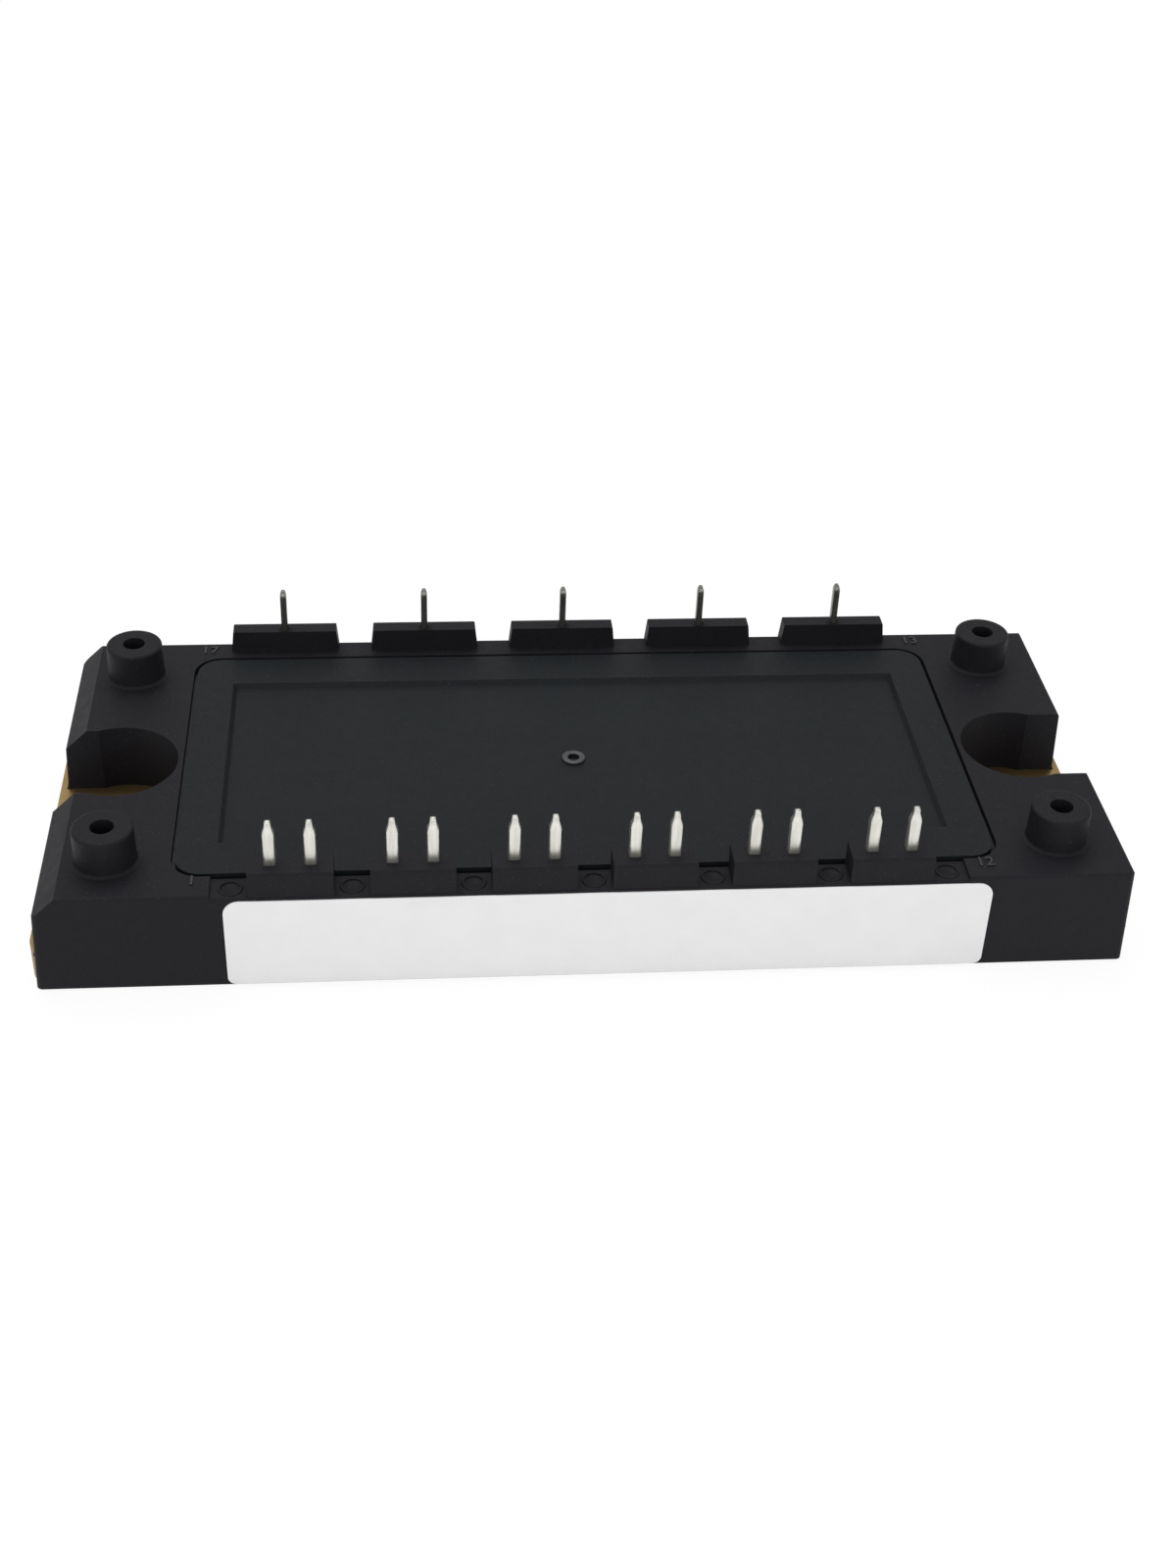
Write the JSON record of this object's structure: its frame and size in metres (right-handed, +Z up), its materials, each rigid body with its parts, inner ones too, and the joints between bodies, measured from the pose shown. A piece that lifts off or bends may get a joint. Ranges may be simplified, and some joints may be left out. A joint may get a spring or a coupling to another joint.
{
  "type": "igbt module",
  "caption": "Flat power semiconductor module: copper base plate, black moulded case with glued lid, solder pins along both long edges, screw slots at the ends.",
  "frame": {"origin": "middle of the base plate's underside, halfway between the two mounting screws", "axes": "+X along the module, +Z up out of the lid along the pins, -Y towards the edge with the control pins and the label"},
  "size_m": [0.1076, 0.0451, 0.0182],
  "materials": {
    "copper_plate": "bare copper, slightly dulled",
    "adhesive": "dark cured silicone",
    "moulded_case": "fine matt moulded, glass filled",
    "moulded_lid": "fine matt moulded",
    "blank_label": "matt white film",
    "silicone_gel": "clear soft gel",
    "control_pin_plating": "tinned copper, satin",
    "power_pin_plating": "tinned copper, satin",
    "solder": "dull solder",
    "bonded_copper": "bare copper",
    "ceramic_sheet": "fine matt ceramic",
    "chip": "metallised silicon",
    "bond_wire": "bare aluminium"
  },
  "bodies": {
    "root": {"base_plate": "copper_plate", "base_adhesive": "adhesive", "case_frame": "moulded_case", "lid_adhesive": "adhesive", "lid": "moulded_lid", "front_label": "blank_label", "gel_fill": "silicone_gel", "control_pin_1": "control_pin_plating", "control_pin_2": "control_pin_plating", "control_pin_3": "control_pin_plating", "control_pin_4": "control_pin_plating", "control_pin_5": "control_pin_plating", "control_pin_6": "control_pin_plating", "control_pin_7": "control_pin_plating", "control_pin_8": "control_pin_plating", "control_pin_9": "control_pin_plating", "control_pin_10": "control_pin_plating", "control_pin_11": "control_pin_plating", "control_pin_12": "control_pin_plating", "power_pin_1": "power_pin_plating", "power_pin_2": "power_pin_plating", "power_pin_3": "power_pin_plating", "power_pin_4": "power_pin_plating", "power_pin_5": "power_pin_plating", "solder_layer_1": "solder", "solder_layer_2": "solder", "solder_layer_3": "solder", "back_copper_1": "bonded_copper", "back_copper_2": "bonded_copper", "back_copper_3": "bonded_copper", "ceramic_1": "ceramic_sheet", "ceramic_2": "ceramic_sheet", "ceramic_3": "ceramic_sheet", "copper_pattern_1": "bonded_copper", "copper_pattern_2": "bonded_copper", "copper_pattern_3": "bonded_copper", "switch_chip_1": "chip", "switch_chip_2": "chip", "switch_chip_3": "chip", "switch_chip_4": "chip", "switch_chip_5": "chip", "switch_chip_6": "chip", "diode_chip_1": "chip", "diode_chip_2": "chip", "diode_chip_3": "chip", "diode_chip_4": "chip", "diode_chip_5": "chip", "diode_chip_6": "chip", "bond_wires_1": "bond_wire", "bond_wires_2": "bond_wire", "bond_wires_3": "bond_wire", "bus_wires": "bond_wire"}
  },
  "joints": []
}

= = = = =

• Goal
Copy the material above verbatim.

• Answer to this task
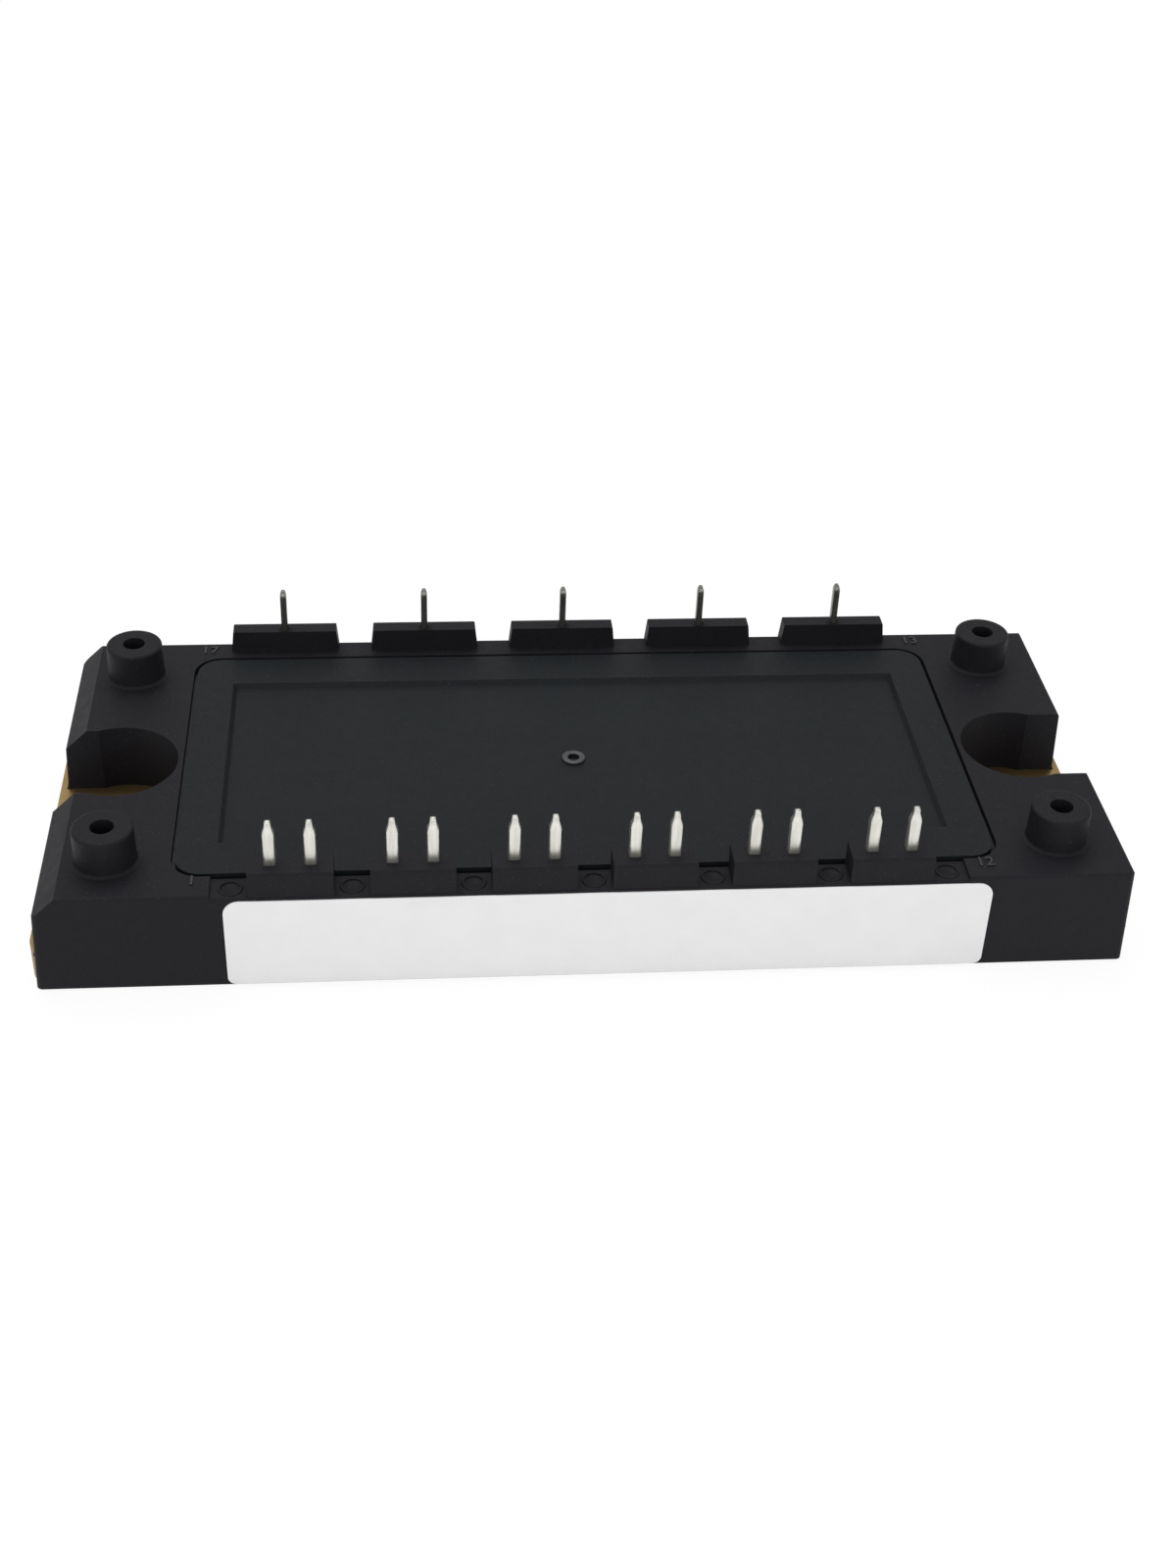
Write the JSON record of this object's structure: its frame and size in metres (right-handed, +Z up), its materials, each rigid body with its parts, inner ones too, and the joints between bodies, measured from the pose shown. A piece that lifts off or bends may get a joint. Ranges may be simplified, and some joints may be left out. A joint may get a spring or a coupling to another joint.
{
  "type": "igbt module",
  "caption": "Flat power semiconductor module: copper base plate, black moulded case with glued lid, solder pins along both long edges, screw slots at the ends.",
  "frame": {"origin": "middle of the base plate's underside, halfway between the two mounting screws", "axes": "+X along the module, +Z up out of the lid along the pins, -Y towards the edge with the control pins and the label"},
  "size_m": [0.1076, 0.0451, 0.0182],
  "materials": {
    "copper_plate": "bare copper, slightly dulled",
    "adhesive": "dark cured silicone",
    "moulded_case": "fine matt moulded, glass filled",
    "moulded_lid": "fine matt moulded",
    "blank_label": "matt white film",
    "silicone_gel": "clear soft gel",
    "control_pin_plating": "tinned copper, satin",
    "power_pin_plating": "tinned copper, satin",
    "solder": "dull solder",
    "bonded_copper": "bare copper",
    "ceramic_sheet": "fine matt ceramic",
    "chip": "metallised silicon",
    "bond_wire": "bare aluminium"
  },
  "bodies": {
    "root": {"base_plate": "copper_plate", "base_adhesive": "adhesive", "case_frame": "moulded_case", "lid_adhesive": "adhesive", "lid": "moulded_lid", "front_label": "blank_label", "gel_fill": "silicone_gel", "control_pin_1": "control_pin_plating", "control_pin_2": "control_pin_plating", "control_pin_3": "control_pin_plating", "control_pin_4": "control_pin_plating", "control_pin_5": "control_pin_plating", "control_pin_6": "control_pin_plating", "control_pin_7": "control_pin_plating", "control_pin_8": "control_pin_plating", "control_pin_9": "control_pin_plating", "control_pin_10": "control_pin_plating", "control_pin_11": "control_pin_plating", "control_pin_12": "control_pin_plating", "power_pin_1": "power_pin_plating", "power_pin_2": "power_pin_plating", "power_pin_3": "power_pin_plating", "power_pin_4": "power_pin_plating", "power_pin_5": "power_pin_plating", "solder_layer_1": "solder", "solder_layer_2": "solder", "solder_layer_3": "solder", "back_copper_1": "bonded_copper", "back_copper_2": "bonded_copper", "back_copper_3": "bonded_copper", "ceramic_1": "ceramic_sheet", "ceramic_2": "ceramic_sheet", "ceramic_3": "ceramic_sheet", "copper_pattern_1": "bonded_copper", "copper_pattern_2": "bonded_copper", "copper_pattern_3": "bonded_copper", "switch_chip_1": "chip", "switch_chip_2": "chip", "switch_chip_3": "chip", "switch_chip_4": "chip", "switch_chip_5": "chip", "switch_chip_6": "chip", "diode_chip_1": "chip", "diode_chip_2": "chip", "diode_chip_3": "chip", "diode_chip_4": "chip", "diode_chip_5": "chip", "diode_chip_6": "chip", "bond_wires_1": "bond_wire", "bond_wires_2": "bond_wire", "bond_wires_3": "bond_wire", "bus_wires": "bond_wire"}
  },
  "joints": []
}